If you judge by U.S. Russian uranium imports until well into 2024, the culprit would have been Russia:

https://www.reuters.com/markets/commodities/russia-restricts...

The U.S. of course is a sovereign nation and can decide for itself how long it trades with countries that it calls "terrorist states".

The US imports uranium from 12 countries and has its own deposits. Plus you can stockpile it. It was probably more to prevent Russia from selling to terrorists than a dependency.
It was the opposite - the lack of a boogey man in ~2011.

They were shut down because they weren't that reliant on it to begin with (the level to which electricity from nuclear power mattered to Germany is routinely exaggerated), because they were horrendously expensive to maintain and fix (nuclear power is always $$$$$$$$$) and because of Fukushima.

Most countries that are build their own nuclear power plants or nuclear power plants in other countries (e.g. Sweden, France, America, Russia) either have expensive nuclear arsenals which they want a nuclear industrial base to help maintain or have a boogeyman that makes them want to be able to ditch the NPT and build a nuke in a hurry. For Sweden that's Russia, for Iran that's America, for Japan that's China.

Poland has just recently gotten interested in building nuclear power stations, after having zero interest for a long time. You can probably guess which boogey man was responsible for that.

> because they were horrendously expensive to maintain and fix (nuclear power is always $$$$$$$$$)

almost the entire cost of nuclear is the capital cost of construction, running costs are a rounding error

germany shut down their nuclear because the russia successfully funded the greens over an extended period to convince germans that "nuclear bad"

Maintenance on aging plants is also very expensive (just ask the French) and German plants were getting long in the tooth.

Decommissioning is also very, very expensive, and disasters like Fukushima are also very very very expensive (that one cost about $1 trillion).

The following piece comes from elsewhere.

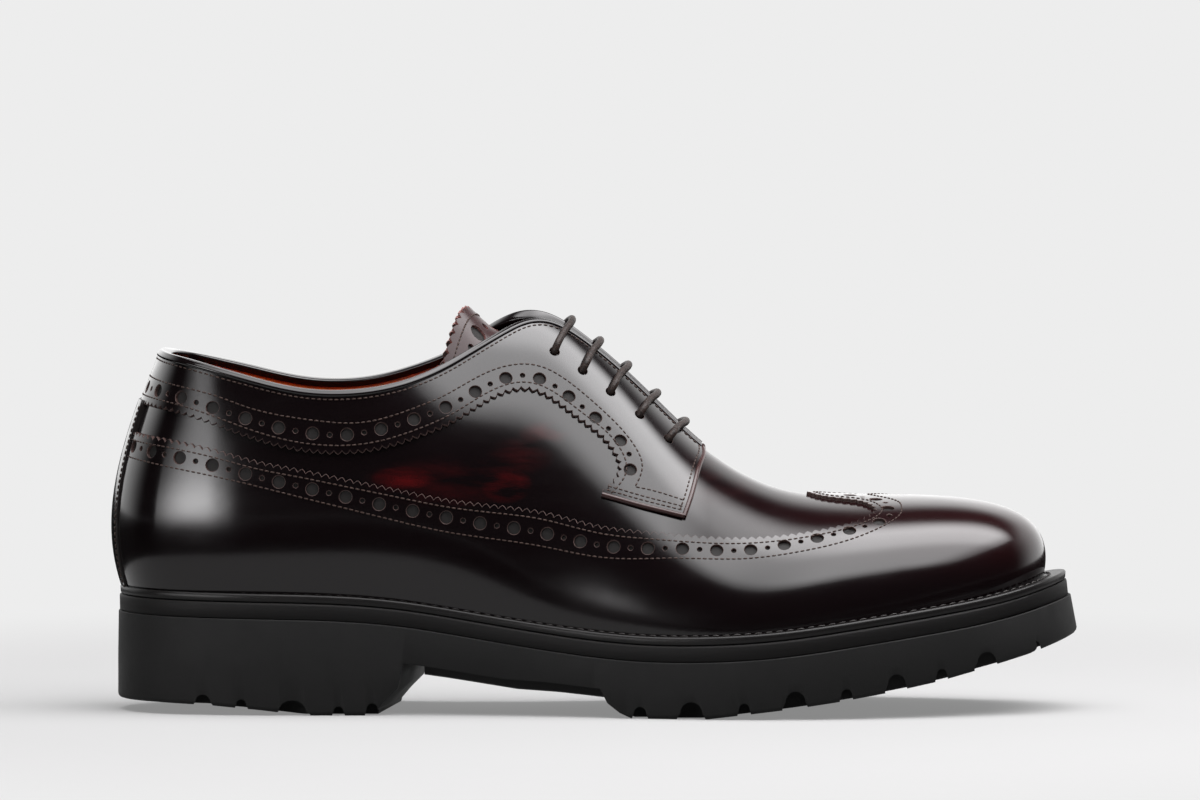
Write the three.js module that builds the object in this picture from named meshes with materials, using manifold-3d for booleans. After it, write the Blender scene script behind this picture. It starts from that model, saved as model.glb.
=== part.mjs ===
// Full brogue derby, right shoe: a longwing derby upper on a lugged rubber sole.
// Millimetres, +Z up, toe towards +X, outer (lateral) side towards -Y.
import * as THREE from 'three';
import { mergeVertices } from 'three/addons/utils/BufferGeometryUtils.js';
import Module from 'manifold-3d';

const wasm = await Module();
wasm.setup();
const { Manifold, Mesh: SolidMesh } = wasm;

// Driving sizes of the shoe
const SOLE_LENGTH = 308; // rubber sole from heel to toe
const BALL_WIDTH = 92; // unit of width: the widest part of the upper's plan is a little over it
const SEAT_HEIGHT = 40; // top of the welt at the heel, above the floor
const CONE_RISE = 88.5; // top of the foot shape above the heel seat
const CONE_HALF = 24; // half width of the ankle opening's foot shape
const HEEL_MARGIN = 4; // sole edge behind the upper
const TOE_MARGIN = 13; // sole edge in front of the upper's lower edge
const TOE_SIDE = 2.5; // how far the toe tip lies towards the inner side
const WALL = 2.2; // leather and lining of the upper
const GAP = 0.3; // clearance between neighbouring pieces
const OVERLAY = 1.0; // thickness of an overlay
const WELT_THICK = 2.9;
const WELT_CLEAR = 1.7; // gap from the upper's lower edge to the welt's inner edge
const MIDSOLE_THICK = 5.2;
const INSOLE_THICK = 3.2;
const TONGUE_THICK = 1.6;
const TONGUE_CLEAR = 1.4; // room between the facings' lining and the tongue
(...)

It wasn't some secret plot by Russia. Russia exported most of the uranium they used. Fukushima just made nuclear power more of a headache than it was worth, especially given the cost and pressure from the environmental movement (who had agency, despite what you might believe).

The reliance that the US/Europe had on Russian uranium is, in fact, one reason why it was never sanctioned.

The greens in Germany are mostly captured by America these days - that's why they shifted to becoming massive war hawks.

> Maintenance on aging plants

the three that were last turned off were practically new

there was even one that was fully constructed and ready to be turend on, and then never was

> Decommissioning is also very, very expensive

but once the plant has gone live you'd be paying that anyway

so you might as well keep the existing reactors running for as long as they remain safe

> and disasters like Fukushima are also very very very expensive (that one cost about $1 trillion)

fortunately germany isn't very prone to tsunami

the russian psyop seems to have worked pretty well on you!

Poland had a quarter of Germany's per capita GDP in 2010. You're basically saying that German acted like a developing nation in term of it's energy strategy. That's not a positive argument. When you don't have money then you do whatever you can to survive. When you do have money then you need to think about the future. Poland's GDP is now half of Germanys so it's doing just that since it now has the money to do so.